Rachel Sumner and Traveling Light: Radium Girls (Curie Eleison)by Rachel Sumner

Lennon Award-winning songwriter Rachel Sumner is a fixture of the Boston roots and Americana scene. Also a singer and multi-instrumentalist, she fronts the trio Traveling Light with Kat Wallace on fiddle and Mike Siegel on upright bass. Together they specialize in applying their deeply rooted bluegrass know-how to new interpretations of traditional folk songs and tightly crafted original songs written by Sumner.

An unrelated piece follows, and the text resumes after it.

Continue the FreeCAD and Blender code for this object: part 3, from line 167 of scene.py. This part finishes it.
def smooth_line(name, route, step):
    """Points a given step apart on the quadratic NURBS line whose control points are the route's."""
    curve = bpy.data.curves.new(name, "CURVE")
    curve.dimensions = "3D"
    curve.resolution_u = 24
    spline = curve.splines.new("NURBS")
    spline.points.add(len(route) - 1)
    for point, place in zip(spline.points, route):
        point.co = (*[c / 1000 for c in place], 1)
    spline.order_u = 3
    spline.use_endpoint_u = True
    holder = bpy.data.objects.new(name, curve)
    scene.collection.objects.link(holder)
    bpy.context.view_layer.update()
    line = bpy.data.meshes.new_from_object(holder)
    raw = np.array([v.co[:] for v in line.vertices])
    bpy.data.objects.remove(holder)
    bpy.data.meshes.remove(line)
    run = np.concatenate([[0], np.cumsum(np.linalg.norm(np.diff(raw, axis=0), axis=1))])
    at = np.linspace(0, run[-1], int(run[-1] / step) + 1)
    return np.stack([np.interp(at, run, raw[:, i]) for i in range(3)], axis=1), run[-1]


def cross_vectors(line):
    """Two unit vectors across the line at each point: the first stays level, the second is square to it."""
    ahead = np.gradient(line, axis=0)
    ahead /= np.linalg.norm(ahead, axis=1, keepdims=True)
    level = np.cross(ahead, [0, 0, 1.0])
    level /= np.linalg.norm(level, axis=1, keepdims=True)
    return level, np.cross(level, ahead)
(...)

The Radium Girls were factory workers in the early 20th century who were poisoned by their work with radium, mainly by painting “luminous numbers on watch, clock, and instrument dials using radium-laced paint in factories in New Jersey, Illinois, and Connecticut,” as discussed by (now retired) reference librarian Arlene Balkansky in the post, Radium Girls: Living Dead Women, on the Library’s Headlines and Heroes blog.

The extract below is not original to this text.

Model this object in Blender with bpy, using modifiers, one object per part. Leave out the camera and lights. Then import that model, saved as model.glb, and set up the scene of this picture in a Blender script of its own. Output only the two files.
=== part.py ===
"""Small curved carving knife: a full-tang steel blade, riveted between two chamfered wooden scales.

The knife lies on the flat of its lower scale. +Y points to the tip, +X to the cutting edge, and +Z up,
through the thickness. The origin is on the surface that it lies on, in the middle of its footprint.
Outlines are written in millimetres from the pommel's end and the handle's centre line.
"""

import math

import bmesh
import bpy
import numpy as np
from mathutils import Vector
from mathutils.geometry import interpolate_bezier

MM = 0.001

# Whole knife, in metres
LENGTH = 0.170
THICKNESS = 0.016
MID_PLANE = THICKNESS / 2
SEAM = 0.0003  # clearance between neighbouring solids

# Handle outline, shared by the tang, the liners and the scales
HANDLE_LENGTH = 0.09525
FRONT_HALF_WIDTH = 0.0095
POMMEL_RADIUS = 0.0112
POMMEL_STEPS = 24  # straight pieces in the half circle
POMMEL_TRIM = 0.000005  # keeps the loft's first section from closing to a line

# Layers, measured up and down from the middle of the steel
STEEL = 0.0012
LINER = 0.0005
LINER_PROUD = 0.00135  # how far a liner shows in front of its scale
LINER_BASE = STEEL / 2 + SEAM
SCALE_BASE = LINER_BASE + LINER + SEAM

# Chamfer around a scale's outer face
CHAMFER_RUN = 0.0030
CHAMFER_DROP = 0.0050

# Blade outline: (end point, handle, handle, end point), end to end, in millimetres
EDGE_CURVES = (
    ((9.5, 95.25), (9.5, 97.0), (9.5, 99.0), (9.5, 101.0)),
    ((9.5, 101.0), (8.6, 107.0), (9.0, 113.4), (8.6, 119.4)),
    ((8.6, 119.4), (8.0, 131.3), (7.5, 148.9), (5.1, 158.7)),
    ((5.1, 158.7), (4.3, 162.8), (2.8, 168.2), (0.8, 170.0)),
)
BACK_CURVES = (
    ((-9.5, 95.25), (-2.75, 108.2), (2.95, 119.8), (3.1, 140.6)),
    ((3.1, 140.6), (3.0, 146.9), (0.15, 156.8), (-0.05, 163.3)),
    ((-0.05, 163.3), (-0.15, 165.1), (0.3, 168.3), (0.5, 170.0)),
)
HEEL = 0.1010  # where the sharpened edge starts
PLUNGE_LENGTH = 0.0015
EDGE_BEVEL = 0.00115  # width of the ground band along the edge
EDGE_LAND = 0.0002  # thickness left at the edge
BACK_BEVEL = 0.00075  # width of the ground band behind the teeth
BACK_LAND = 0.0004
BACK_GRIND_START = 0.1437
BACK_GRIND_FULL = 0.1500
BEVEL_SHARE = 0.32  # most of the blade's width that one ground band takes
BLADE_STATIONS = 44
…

Sumner and Traveling Light will perform an Archive Challenge concert in summer 2024 at the Library of Congress, featuring their own take on a variety of material from AFC’s collections.

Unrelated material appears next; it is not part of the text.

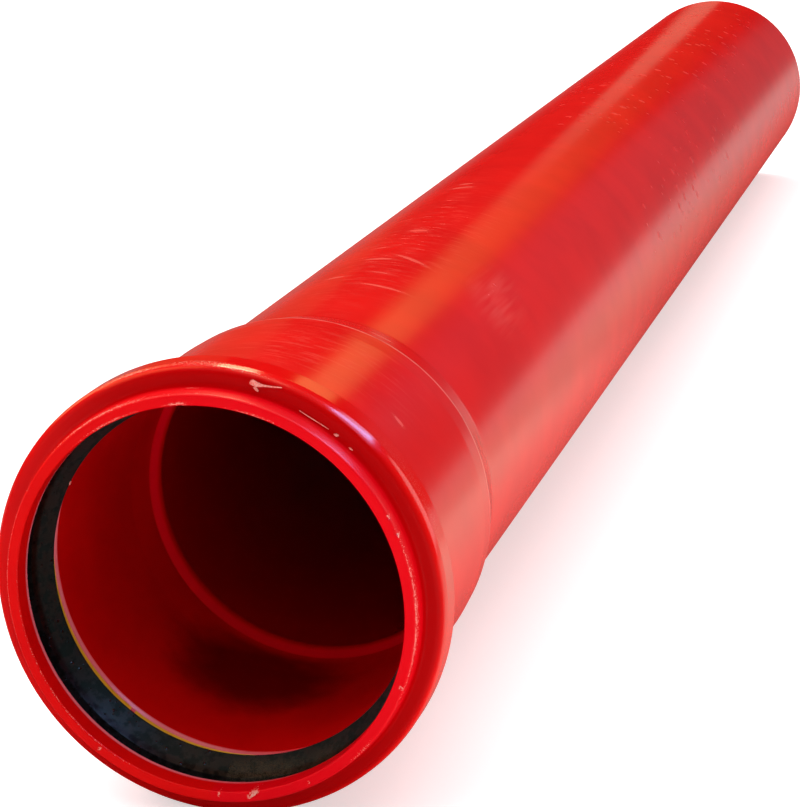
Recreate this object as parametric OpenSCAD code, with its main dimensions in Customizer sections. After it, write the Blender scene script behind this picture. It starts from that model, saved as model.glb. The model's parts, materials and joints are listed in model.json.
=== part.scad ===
// Cable conduit pipe with a formed socket, a rubber lip seal and the split ring that holds the seal
// Lies on the floor along Y with the socket mouth facing -Y, sizes in mm

/* [Pipe] */
// Outside diameter of the pipe
pipe_d = 110; // [90:1:200]
// Wall of the pipe
pipe_wall = 3.2; // [2.2:0.1:5]
// Length over everything, mouth to plain end
overall_length = 1000; // [400:5:3000]
// Angle of the chamfer on the plain end
chamfer_angle = 15; // [10:1:25]
// Length of the chamfer on the plain end
chamfer_length = 6; // [3:0.5:8]

/* [Socket] */
// Slack on diameter between a pipe end and the socket bore
socket_slack = 0.8; // [0.4:0.1:2]
// Wall of the socket behind the bead
socket_wall = 3.3; // [2.4:0.1:5]
// Depth from the mouth to the edge of the shoulder
socket_depth = 91; // [70:1:160]
// Length of the slight taper in front of that edge
taper_length = 9; // [5:0.5:15]
// Drop of the taper, on radius
taper_drop = 0.4; // [0.2:0.1:1]
// Length of the shoulder from its edge down to the pipe
shoulder_length = 16; // [12:1:30]

/* [Mouth] */
// Wall of the lip at the mouth
mouth_wall = 3.7; // [3:0.1:5]
// Extra bore diameter at the mouth
mouth_opening = 0.2; // [0:0.1:1]
// Length of the lip in front of the bead
mouth_length = 6.2; // [5:0.1:9]

/* [Bead] */
// Height of the bead above the socket
bead_rise = 6.5; // [5.5:0.1:9]
// Length of the bead from its front face to the end of its crest
crest_length = 11; // [9:0.5:14]
// Wall at the front face of the bead
front_wall = 2.6; // [2.2:0.1:3.4]
// Length of the groove behind the holding ring
groove_tail = 2.8; // [2:0.1:5]

/* [Seal] */
// Length of the seal and the gap in front of it
seal_length = 12.5; // [10:0.1:16]
// Gap in the groove in front of the seal
seal_setback = 1.2; // [0.8:0.1:2]
// Bite of the lip into a pipe pushed home, on radius
lip_bite = 1.9; // [0.5:0.1:3]
// Thickness of the lip
lip_thickness = 1.6; // [1.2:0.1:2.2]
// Clearance of the seal and its ring in the groove
seat_clearance = 0.05; // [0.02:0.01:0.1]

/* [Holding ring] */
// Length of the ring along the pipe
ring_length = 4.9; // [3:0.1:6.5]
// Gap where the ring is split
ring_gap = 1.6; // [0.5:0.1:4]
// Clock position of the split seen from the mouth
ring_gap_angle = 221; // [0:1:359]

/* [Hidden] */
$fn = 128;
corner_steps = 4;
half_length = overall_length / 2;
pipe_r = pipe_d / 2;
bore_r = pipe_r - pipe_wall;
chamfer_start = overall_length - chamfer_length;
plain_end_r = pipe_r - chamfer_length * tan(chamfer_angle);
socket_bore_r = (pipe_d + socket_slack) / 2;
socket_r = socket_bore_r + socket_wall;
taper_start = socket_depth - taper_length;
shoulder_end = socket_depth + shoulder_length;
mouth_bore_r = socket_bore_r + mouth_opening / 2;
mouth_r = mouth_bore_r + mouth_wall;
bead_r = socket_r + bead_rise;
crest_end = mouth_length + crest_length;
groove_r = bead_r - socket_wall;
groove_start = mouth_length + front_wall;
groove_floor_end = crest_end - 0.5;
seal_start = groove_start + seal_setback;
seal_end = groove_start + seal_length;
ring_start = seal_end + seat_clearance;
ring_end = ring_start + ring_length;
groove_end = ring_end + groove_tail;
bead_end = groove_end + 3;
back_slope = (groove_r - socket_bore_r) / (groove_end - groove_floor_end);
floor_corner_r = 2;
lip_r = pipe_r - lip_bite;
seal_r = groove_r - seat_clearance;
rest_tilt = atan((bead_r - pipe_r) / (chamfer_start - crest_end));
axis_height = crest_end * sin(rest_tilt) + bead_r * cos(rest_tilt);
pipe_red = [0.80, 0.04, 0.05];
seal_black = [0.05, 0.05, 0.06];
ring_yellow = [0.92, 0.66, 0.05];

// Radius just clear of the sloping back of the groove at a depth behind the mouth
function back_r(depth) = groove_r - (depth - groove_floor_end) * back_slope - 2 * seat_clearance;

// Points that round the corner b between a and c
function corner(a, b, c, r) =
    r == 0 ? [b] :
    let (
        u = (a - b) / norm(a - b),
        v = (c - b) / norm(c - b),
        half = acos(u * v) / 2,
        middle = b + (u + v) / norm(u + v) * (r / sin(half)),
        from = b + u * (r / tan(half)) - middle,
        to = b + v * (r / tan(half)) - middle,
        start = atan2(from[1], from[0]),
        turn = (atan2(to[1], to[0]) - start + 540) % 360 - 180
    )
    [
        for (i = [0:corner_steps])
            let (angle = start + turn * i / corner_steps)
            middle + r * [cos(angle), sin(angle)]
    ];

// Outline from a list of radius, depth and corner radius
function outline(p) = [
    for (i = [0:len(p) - 1])
        let (
            a = p[(i + len(p) - 1) % len(p)],
            b = p[i],
            c = p[(i + 1) % len(p)]
        )
        each corner([a[0], a[1]], [b[0], b[1]], [c[0], c[1]], b[2])
];

// Lays a body that stands on its mouth down on the bead and the plain end
module lay_down() {
    translate([0, -half_length, axis_height])
        rotate([-90 - rest_tilt, 0, 0])
            children();
}

// Pipe with its socket formed in one piece
module pipe() {
    color(pipe_red)
        lay_down()
            rotate_extrude()
                polygon(outline([
                    [mouth_bore_r, 0, 0.6],
                    [mouth_r, 0, 1],
                    [mouth_r, mouth_length, 1.5],
                    [bead_r, mouth_length, 2.4],
                    [bead_r, crest_end, 0],
                    [socket_r, bead_end, 4],
                    [socket_r, taper_start, 1],
                    [socket_r - taper_drop, socket_depth, 1],
                    [pipe_r, shoulder_end, 15],
                    [pipe_r, chamfer_start, 0],
                    [plain_end_r, overall_length, 0.3],
                    [bore_r, overall_length, 0.3],
                    [bore_r, shoulder_end, 20],
                    [socket_bore_r, socket_depth - 2, 3],
                    [socket_bore_r, groove_end, 4],
                    [groove_r, groove_floor_end, floor_corner_r],
                    [groove_r, groove_start, 1],
                    [mouth_bore_r, groove_start, 2.2]
                ]));
}

// Rubber seal with a lip that leans back towards the pipe
module seal() {
    color(seal_black)
        lay_down()
            rotate_extrude()
                polygon(outline([
                    [seal_r, seal_start, 0.5],
                    [seal_r, groove_floor_end, floor_corner_r],
                    [back_r(seal_end), seal_end, 0.3],
                    [socket_bore_r + 2.2, seal_end, 0.3],
                    [socket_bore_r + 2, seal_end - 4, 0.6],
                    [lip_r + lip_thickness, seal_end - 0.5, 0.3],
                    [lip_r, seal_end - 0.6, 0.25],
                    [lip_r, seal_end - 1.3, 0.25],
                    [socket_bore_r + 1.7, seal_start + 3.6, 0.5],
                    [socket_bore_r + 3.5, seal_start + 2.6, 0.4],
                    [socket_bore_r + 4, seal_start, 0.5]
                ]));
}

// Split ring that keeps the seal in its groove
module holding_ring() {
    color(ring_yellow)
        lay_down()
            difference() {
                rotate_extrude()
                    polygon(outline([
                        [socket_bore_r, ring_start, 0.3],
                        [back_r(ring_start), ring_start, 0.3],
                        [back_r(ring_end), ring_end, 0.3],
                        [socket_bore_r, ring_end, 0.3]
                    ]));
                rotate([0, 0, -90 + ring_gap_angle])
                    translate([socket_bore_r - 1, -ring_gap / 2, ring_start - 1])
                        cube([bead_rise, ring_gap, ring_length + 2]);
            }
}

pipe();
seal();
holding_ring();
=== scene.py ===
import bmesh
import bpy
import json
import math
from mathutils import Matrix, Vector


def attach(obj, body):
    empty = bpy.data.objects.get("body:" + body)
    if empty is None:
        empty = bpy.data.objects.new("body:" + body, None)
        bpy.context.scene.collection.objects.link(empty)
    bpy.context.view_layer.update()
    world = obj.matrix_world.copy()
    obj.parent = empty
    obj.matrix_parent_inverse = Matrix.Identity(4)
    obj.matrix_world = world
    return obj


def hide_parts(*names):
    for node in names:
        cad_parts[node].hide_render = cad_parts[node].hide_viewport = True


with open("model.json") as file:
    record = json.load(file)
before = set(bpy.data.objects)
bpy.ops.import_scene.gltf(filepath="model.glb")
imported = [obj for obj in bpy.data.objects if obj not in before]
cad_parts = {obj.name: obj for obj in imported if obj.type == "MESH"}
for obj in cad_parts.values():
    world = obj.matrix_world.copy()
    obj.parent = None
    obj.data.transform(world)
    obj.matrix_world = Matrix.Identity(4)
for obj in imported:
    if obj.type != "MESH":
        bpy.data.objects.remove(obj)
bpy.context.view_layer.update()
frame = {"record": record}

mm = 0.001
mounts = {m["name"]: m for m in frame["record"]["mounts"]}
pipeRadius = mounts["plain_end"]["dims"]["r_mm"]
boreRadius = mounts["pipe_bore"]["dims"]["r_mm"]
mouthRadius = mounts["socket_mouth"]["dims"]["r_mm"]
pipeAxis = Vector(mounts["plain_end"]["axis"])
restTilt = math.asin(-pipeAxis.z)  # it rests on its bead, so the axis leans a little
lipRounding = 0.6
creaseAngle = 40  # edges sharper than this stay sharp
arcSteps = 4  # segments in each radian of a rounded corner
mouthHalf = (mounts["socket_mouth"]["dims"]["length_mm"] / 2 + lipRounding) * mm
mouthCentre = Vector(mounts["socket_mouth"]["pos_m"]) - pipeAxis * mouthHalf
print("mouth at", [round(v, 4) for v in mouthCentre], "tilt", round(math.degrees(restTilt), 3))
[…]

Piper Hayes: “Join the C.I.O.”

Canadian folk-pop singer-songwriter and social activist Piper Hayes from Hamilton, Ontario, has toured performs and teaches workshops across North America, Europe, the U.K., and Nepal. She is a two time nominee of the Ontario Arts Council’s Colleen Peterson Songwriting Award. The Singing in Solidarity compilation features her Archive Challenge performance of “Join the C.I.O.” from Alan Lomax’s 1937 field recording of Kentucky singer Aunt Molly Jackson in New York City, as part of the AFC’s Alan Lomax and Mary Elizabeth Barnacle Collection. You can hear the recording online at the Association for Cultural Equity. You can also read more about Aunt Molly Jackson in this Folklife Today post by Stephen Winick.

Windborne: “0.4 Cents a Play”

The Singing in Solidarity compilation video ends with a song that highlights the age-old problem of undervaluing creative labor. “0.4 Cents a Play” is based on the traditional song “Four Pence A Day” from Northern England about low wages and dismal working conditions in the lead mining industry there. The singers of Windborne have rewritten this text to reflect the fact that many musicians (and other creative laborers, including writers and actors) are underpaid for their work, especially with respect to the rate at which musicians are paid for “plays” on streaming media.

Windborne is Lynn Mahoney Rowan, Will Thomas Rowan, Lauren Breunig, and Jeremy Carter-Gordon. The four singers grew up immersed in the traditional song and dance communities of New England and discovered a love of world folk music in their teens. Windborne’s concert, which you can watch in full here, was part of the AFC’s 2021 Homegrown at Home Concert Series.